Menikmati Nasi Kendil telah menjadi bagian dari perayaan 17 Agustus di beberapa daerah, menjadikannya makanan khas 17 Agustus yang sarat nilai budaya dan tradisional.
Kesimpulan
Merayakan HUT RI ke-80 dengan menikmati masakan khas nusantara tentunya memberikan makna yang jauh lebih dalam dibandingkan sekadar memenuhi kebutuhan perut. Setiap hidangan yang telah dibahas memiliki cerita dan nilai sejarah tersendiri yang memperkaya pengalaman perayaan kemerdekaan kita. Bahkan melalui cita rasa lokal, kita dapat merasakan keberagaman budaya Indonesia dari Sabang sampai Merauke.
Ternyata makanan tradisional seperti nasi tumpeng kuning, telok abang, dan rujak Natsepa bukan hanya lezat, namun juga menjadi saksi bisu perjalanan bangsa ini. Meskipun beberapa hidangan seperti nasi jagung lahir dari keterbatasan masa perjuangan, hidangan tersebut justru menjadi simbol ketahanan dan kreativitas bangsa Indonesia. Kue-kue tradisional seperti bandros, klepon merah putih, dan carabikang menambah semarak perayaan dengan warna-warni yang menggugah selera.

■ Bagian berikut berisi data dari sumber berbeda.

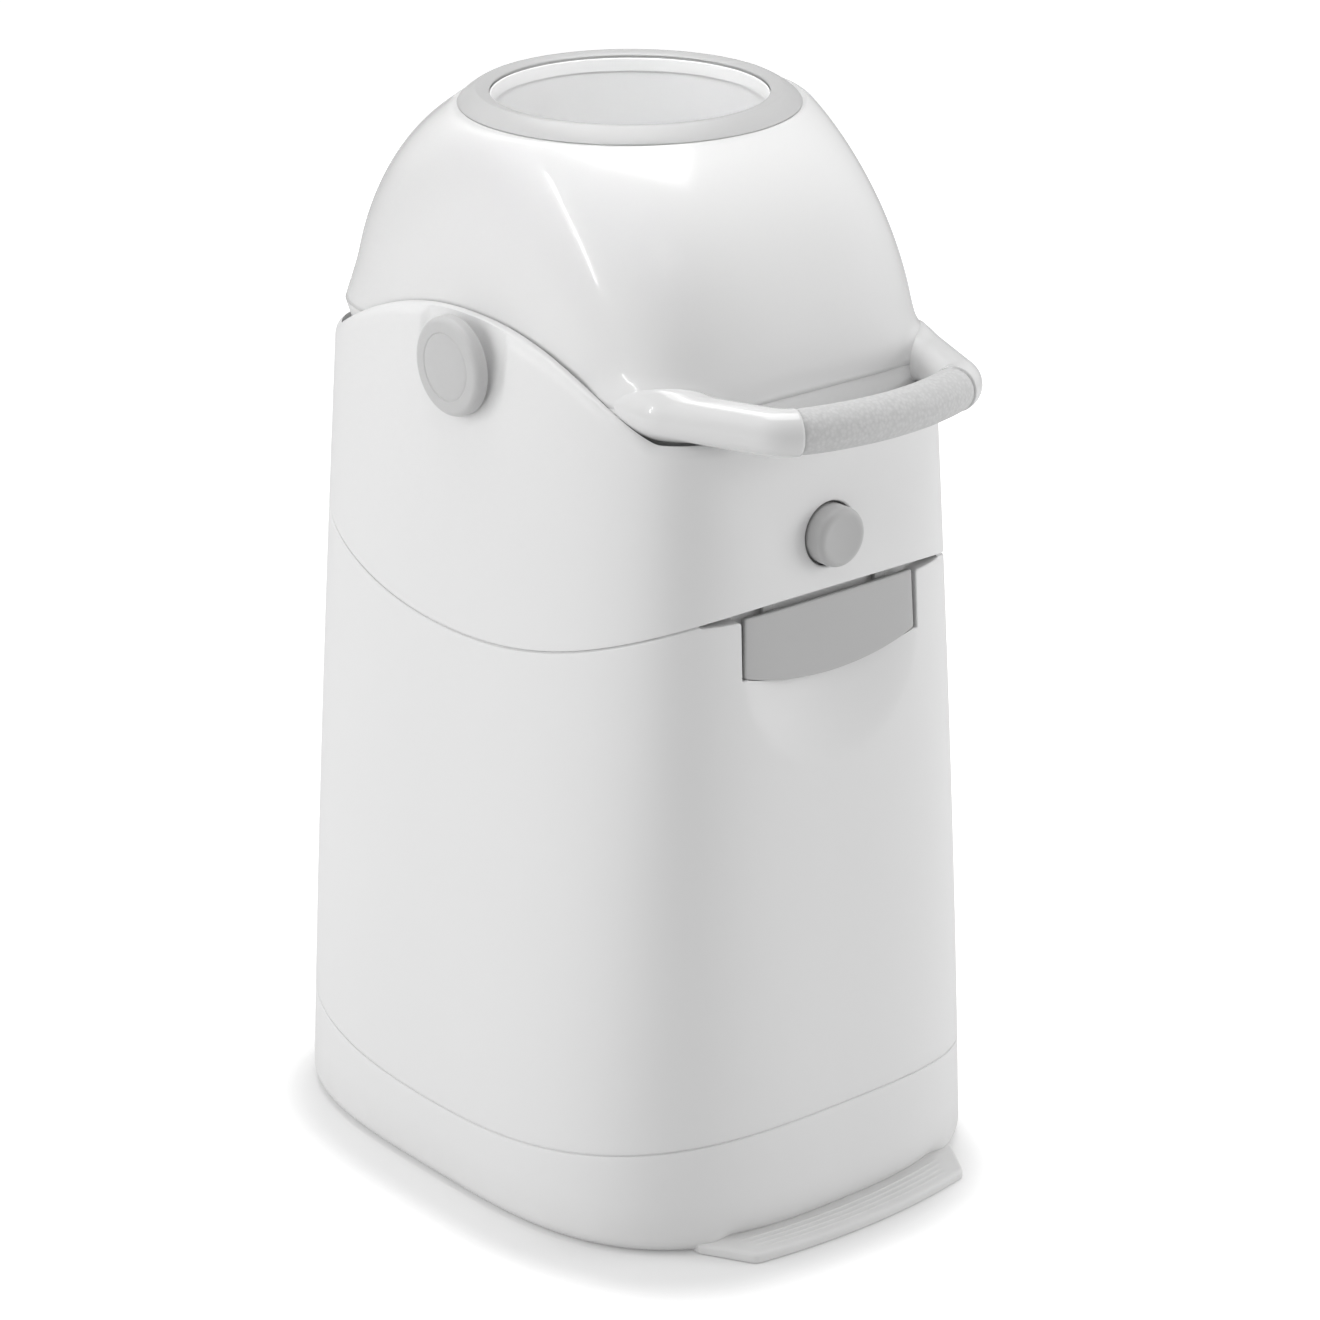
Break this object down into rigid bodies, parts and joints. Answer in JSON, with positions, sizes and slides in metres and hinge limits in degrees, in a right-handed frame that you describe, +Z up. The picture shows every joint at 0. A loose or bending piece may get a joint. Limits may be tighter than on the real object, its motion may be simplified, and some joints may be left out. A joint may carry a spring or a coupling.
{
  "type": "nappy bin",
  "caption": "Tall rounded bin with a turning drum, a bow handle that tips it, a front lock button, a latch flap and a foot plate.",
  "frame": {"origin": "on the floor under the middle of the bin, in the plinth's underside", "axes": "+Z up; the front, with the handle, button, latch and foot plate, faces -Y; the drum turns about the X direction"},
  "size_m": [0.311, 0.4221, 0.6235],
  "materials": {
    "body_white": "gloss moulded shell",
    "drum_white": "gloss moulded dome",
    "inner_white": "satin inner moulding",
    "ring_grey": "satin ring",
    "accent_grey": "satin light grey",
    "grip_grey": "soft speckled grip",
    "piston_grey": "satin piston",
    "dark_rubber": "matt rubber",
    "steel": "plain steel"
  },
  "bodies": {
    "bin": {"base_plinth": "body_white", "foot_plate": "body_white", "foot_screws": "steel", "rubber_feet": "dark_rubber", "bin_body": "body_white", "rim_seal": "dark_rubber", "hinge_pin": "steel"},
    "head": {"head_housing": "body_white", "drum_cradle": "inner_white", "drop_collar": "dark_rubber", "button_retainer": "inner_white", "latch_pin": "steel", "button_spring": "steel"},
    "drum": {"drum_shell_top": "drum_white", "drum_shell_bottom": "drum_white", "chute_tube": "inner_white", "ring_top": "ring_grey", "ring_bottom": "ring_grey", "trunnion_left": "inner_white", "trunnion_right": "inner_white", "cap_left": "accent_grey", "cap_right": "accent_grey", "handle_frame": "drum_white", "grip": "grip_grey"},
    "piston": {"piston": "piston_grey", "piston_seals": "dark_rubber"},
    "button": {"lock_button": "accent_grey"},
    "latch": {"latch_flap": "accent_grey"}
  },
  "joints": [
    {"name": "head_hinge", "type": "hinge", "parent": "bin", "child": "head", "pos_m": [0, 0.18146, 0.37391], "axis": [-1, 0, 0], "range_deg": [0, 95]},
    {"name": "drum_turn", "type": "hinge", "parent": "head", "child": "drum", "pos_m": [0, 0, 0.4875], "axis": [-1, 0, 0], "range_deg": [0, 180]},
    {"name": "piston_fall", "type": "slide", "parent": "drum", "child": "piston", "axis": [0, 0, 1], "range_m": [0, 0.212]},
    {"name": "button_press", "type": "slide", "parent": "head", "child": "button", "axis": [0, 1, 0], "range_m": [0, 0.004], "stiffness_N_per_m": 300, "springref_m": -0.003, "deforming": ["button_spring"]},
    {"name": "latch_lift", "type": "hinge", "parent": "head", "child": "latch", "pos_m": [0, -0.16436, 0.38091], "axis": [-1, 0, 0], "range_deg": [0, 14]}
  ]
}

Selain itu, keberadaan hidangan-hidangan khas daerah seperti Ayam Tuturaga dari Manado dan Telok Pindang dari Palembang menunjukkan kekayaan kuliner nusantara yang patut kita banggakan. Demikian pula dengan teknik memasak tradisional seperti yang diterapkan pada nasi kendil, memberikan cita rasa unik yang tidak dapat digantikan oleh metode modern.
Oleh karena itu, melestarikan masakan tradisional bukan sekadar menjaga warisan kuliner, tetapi juga mempertahankan identitas bangsa. Saat kita menyantap hidangan-hidangan ini pada perayaan HUT RI, sesungguhnya kita tengah menghormati perjuangan para pahlawan dan melanjutkan semangat kemerdekaan melalui lidah dan perut.
Maka dari itu, mari kita rayakan HUT RI ke-80 dengan penuh kebanggaan melalui kekayaan kuliner nusantara. Dengan menikmati hidangan-hidangan tradisional ini, kita tidak hanya mengisi perut namun juga mengisi hati dengan rasa cinta tanah air yang mendalam. Semoga semangat kemerdekaan terus terjaga melalui kelezatan masakan khas nusantara yang tak lekang oleh waktu.